GIVEN INFORMATION:
- - - -
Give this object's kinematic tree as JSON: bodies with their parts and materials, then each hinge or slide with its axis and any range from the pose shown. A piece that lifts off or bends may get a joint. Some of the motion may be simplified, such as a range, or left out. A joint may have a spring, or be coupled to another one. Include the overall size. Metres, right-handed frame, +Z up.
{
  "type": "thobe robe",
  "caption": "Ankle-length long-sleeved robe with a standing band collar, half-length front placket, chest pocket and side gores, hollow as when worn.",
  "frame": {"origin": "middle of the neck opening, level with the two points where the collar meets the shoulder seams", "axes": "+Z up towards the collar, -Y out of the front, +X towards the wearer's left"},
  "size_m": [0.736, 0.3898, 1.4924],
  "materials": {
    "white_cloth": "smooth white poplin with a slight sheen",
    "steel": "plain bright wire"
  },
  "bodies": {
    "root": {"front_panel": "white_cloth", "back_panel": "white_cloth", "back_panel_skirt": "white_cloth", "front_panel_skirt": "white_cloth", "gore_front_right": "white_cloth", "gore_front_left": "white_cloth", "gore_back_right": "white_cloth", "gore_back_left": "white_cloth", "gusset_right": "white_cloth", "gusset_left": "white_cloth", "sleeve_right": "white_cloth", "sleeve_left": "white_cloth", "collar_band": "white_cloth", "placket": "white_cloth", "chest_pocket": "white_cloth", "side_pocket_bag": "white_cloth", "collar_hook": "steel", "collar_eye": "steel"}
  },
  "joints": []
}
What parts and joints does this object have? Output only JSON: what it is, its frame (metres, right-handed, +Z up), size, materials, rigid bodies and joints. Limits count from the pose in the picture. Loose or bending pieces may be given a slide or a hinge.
- - - -
WORK REQUIRED:
Give the entries once more, exactly as they appear.

CORRECT RESULT:
Give this object's kinematic tree as JSON: bodies with their parts and materials, then each hinge or slide with its axis and any range from the pose shown. A piece that lifts off or bends may get a joint. Some of the motion may be simplified, such as a range, or left out. A joint may have a spring, or be coupled to another one. Include the overall size. Metres, right-handed frame, +Z up.
{
  "type": "thobe robe",
  "caption": "Ankle-length long-sleeved robe with a standing band collar, half-length front placket, chest pocket and side gores, hollow as when worn.",
  "frame": {"origin": "middle of the neck opening, level with the two points where the collar meets the shoulder seams", "axes": "+Z up towards the collar, -Y out of the front, +X towards the wearer's left"},
  "size_m": [0.736, 0.3898, 1.4924],
  "materials": {
    "white_cloth": "smooth white poplin with a slight sheen",
    "steel": "plain bright wire"
  },
  "bodies": {
    "root": {"front_panel": "white_cloth", "back_panel": "white_cloth", "back_panel_skirt": "white_cloth", "front_panel_skirt": "white_cloth", "gore_front_right": "white_cloth", "gore_front_left": "white_cloth", "gore_back_right": "white_cloth", "gore_back_left": "white_cloth", "gusset_right": "white_cloth", "gusset_left": "white_cloth", "sleeve_right": "white_cloth", "sleeve_left": "white_cloth", "collar_band": "white_cloth", "placket": "white_cloth", "chest_pocket": "white_cloth", "side_pocket_bag": "white_cloth", "collar_hook": "steel", "collar_eye": "steel"}
  },
  "joints": []
}
What parts and joints does this object have? Output only JSON: what it is, its frame (metres, right-handed, +Z up), size, materials, rigid bodies and joints. Limits count from the pose in the picture. Loose or bending pieces may be given a slide or a hinge.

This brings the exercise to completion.